Do Mumbai restaurants keep high chairs and kids’ menus? Some do — Mainland China is a dependable, family-friendly example, and many outlets keep high chairs and a child-friendly menu — but it is not universal. Always phone ahead and ask specifically for a high chair if you need one, as many mid-sized cafes have only one or two.
What should I budget for a play session? Roughly Rs 460–600 for a 90-minute soft-play session per child at Funky Monkeys or Baccha Party, often including two adults. A day at KidZania is a bigger spend — around Rs 1,500 or more per child — so treat it as an occasion rather than a casual stop.
What suits toddlers versus older children? For under-threes, choose venues with a walled toddler section — Baccha Party, Hop N Bop and Funky Monkeys’ Toddler Zone. For four to ten-year-olds who want a challenge, Jumble Tumble’s ninja courses and the mall arcades (Timezone, Smaaash) work better.
Do I need to book, and are they open on weekdays? Most soft-plays open through the week from around 11 am and don’t require booking for a walk-in session, though weekends get crowded. If it’s a birthday or a large group, call ahead — party slots fill quickly.

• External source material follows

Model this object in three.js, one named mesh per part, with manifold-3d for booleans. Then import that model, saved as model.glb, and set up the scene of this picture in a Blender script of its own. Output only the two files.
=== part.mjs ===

Anything to carry? Socks are mandatory at every soft-play (adults included), so pack spares. Hand sanitiser, a change of clothes and a water bottle round out the bag.
The bottom line
Mumbai no longer forces parents to choose between a decent meal and a happy child. In the suburbs, the soft-play cafes — Funky Monkeys, Jumble Tumble, Hop N Bop and Powai’s Baccha Party — are the neatest solution, letting everyone eat and play under one roof. For a sit-down meal, Candies, Amazonia and the reliable Mainland China take the stress out of it. And when you want a longer day, the Phoenix malls, KidZania and Smaaash Junior fold play and food together. Whichever you pick, ring first to confirm timings, session prices and whether a high chair is free — the details drift, but the options are real and, mercifully, plentiful.